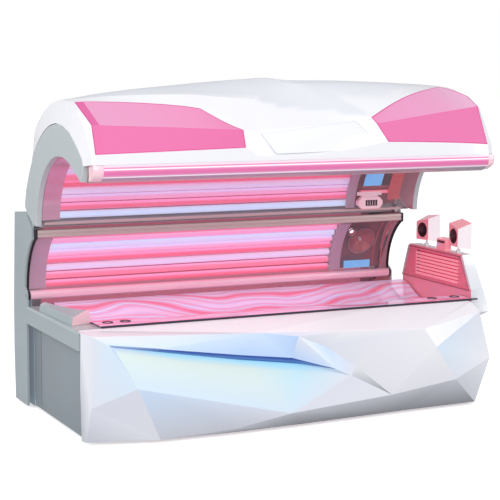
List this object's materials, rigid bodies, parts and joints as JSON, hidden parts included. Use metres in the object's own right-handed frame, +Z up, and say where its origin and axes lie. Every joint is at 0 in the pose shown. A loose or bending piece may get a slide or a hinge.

####################

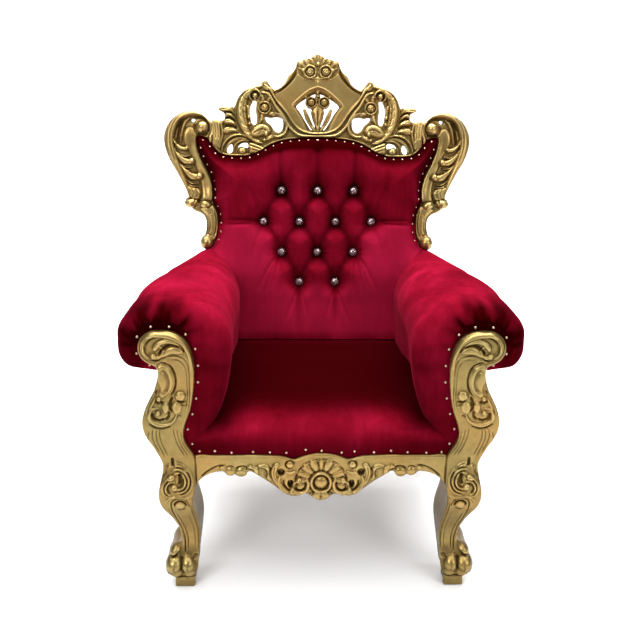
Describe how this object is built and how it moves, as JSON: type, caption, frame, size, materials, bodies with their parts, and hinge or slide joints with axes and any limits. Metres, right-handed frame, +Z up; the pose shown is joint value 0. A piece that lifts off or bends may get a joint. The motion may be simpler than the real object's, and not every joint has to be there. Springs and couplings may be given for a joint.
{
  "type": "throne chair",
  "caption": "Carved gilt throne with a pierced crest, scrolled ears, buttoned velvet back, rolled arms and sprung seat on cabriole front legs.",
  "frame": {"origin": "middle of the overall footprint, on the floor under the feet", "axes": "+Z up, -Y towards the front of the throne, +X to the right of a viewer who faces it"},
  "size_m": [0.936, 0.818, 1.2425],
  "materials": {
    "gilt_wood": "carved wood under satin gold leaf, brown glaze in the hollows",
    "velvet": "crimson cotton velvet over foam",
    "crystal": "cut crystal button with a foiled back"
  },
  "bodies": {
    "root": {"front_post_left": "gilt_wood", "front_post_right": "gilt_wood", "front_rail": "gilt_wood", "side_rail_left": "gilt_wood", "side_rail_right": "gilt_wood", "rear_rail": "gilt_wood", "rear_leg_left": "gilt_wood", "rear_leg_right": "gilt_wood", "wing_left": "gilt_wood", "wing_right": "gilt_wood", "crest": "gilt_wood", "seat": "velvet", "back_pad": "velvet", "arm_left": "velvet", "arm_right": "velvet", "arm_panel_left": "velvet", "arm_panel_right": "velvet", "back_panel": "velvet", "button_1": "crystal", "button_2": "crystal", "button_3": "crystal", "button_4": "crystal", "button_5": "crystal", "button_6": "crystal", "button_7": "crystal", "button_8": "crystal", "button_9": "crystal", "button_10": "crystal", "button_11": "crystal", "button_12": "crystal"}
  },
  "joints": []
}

####################

▸ **Written exercise**:
From the data above, copy each line that holds "hinge".

▸ **Written response**:
List this object's materials, rigid bodies, parts and joints as JSON, hidden parts included. Use metres in the object's own right-handed frame, +Z up, and say where its origin and axes lie. Every joint is at 0 in the pose shown. A loose or bending piece may get a slide or a hinge.
Describe how this object is built and how it moves, as JSON: type, caption, frame, size, materials, bodies with their parts, and hinge or slide joints with axes and any limits. Metres, right-handed frame, +Z up; the pose shown is joint value 0. A piece that lifts off or bends may get a joint. The motion may be simpler than the real object's, and not every joint has to be there. Springs and couplings may be given for a joint.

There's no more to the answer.